Игра театра есть игра между этими тремя мирами, поиск соответствий и коммуникаций в этой триаде партнеров. В переплетении глубоко личного, духовного, самого сокровенного с объективным, общественным, материально значимым заключается высокий смысл этого искусства, древнейшего и процветающего. Переливы из одного мира в другой и третий становятся возможны, если грандиозный житейский человеческий опыт находит в театре серьезные основания для своего роста, для своего обогащения и нового, более одухотворенного существования. Или – не находит.

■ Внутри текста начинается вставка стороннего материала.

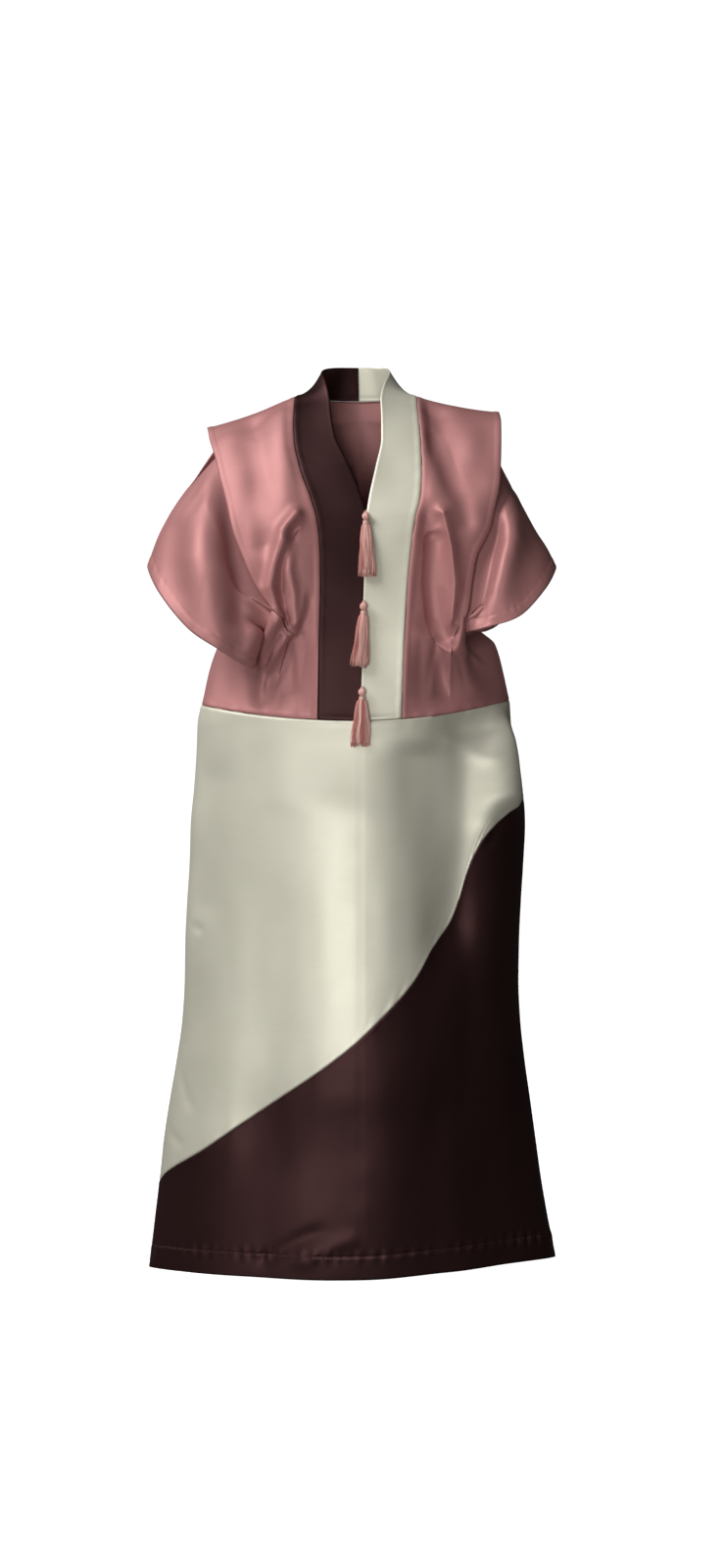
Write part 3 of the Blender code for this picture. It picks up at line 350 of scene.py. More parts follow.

Вот несколько тому примеров.
Праздник насилия
Коррида – одно из самых отвратительных зрелищ, видеть которые мне когда-либо приходилось.
Считается, что корриду любят испанцы, потому что они ее придумали.
Да, ее придумали плохие испанцы и поддерживают многие, может быть, даже большинство испанцев, но это ничего не значит, кроме одного: коррида – позор Испании.
Апологеты корриды восхищаются мужеством и красотой – только чего и кого?
Они, апологеты, доказывают нам, что коррида очень театральна, очень зрелищна.
Но это театр – без драматургии, конец известен и предопределен – рано или поздно, с теми или другими нюансами – бык будет заколот. Знатоки радуются этим нюансам, делая вид, что сегодня убийство было более изысканным, чем вчера или только что.
Ну, давайте посмотрим, какой это «театр», разберем его по косточкам.
Во-первых, публика. Она идет на корриду, движимая двумя причинами – от скуки жизни и благодаря своим самым низменным инстинктам – жажде крови (чужой) и жажде смерти (не своей). Публика замещает свою трусость псевдосмелостью тех, кто на ее глазах многократно прольет кровь и совершит этакое а-ля – ритуальное убийство.
Считается, что коррида доказывает нам превосходство слабого над сильным, то есть человека над быком. Смотрите, мол, каков бык – он и с рогами, и с копытами, он и весит во много раз больше, и злости в нем, ярости – во всяком случае поначалу – якобы хоть отбавляй!.. И вот, человек, вставший против быка, оказывается сильнее – слава и честь такому человеку. Тореадор – глянцевый красавец, помесь ожившего манекена с витрины супермаркета и балетного мужлана – имитатора страстей.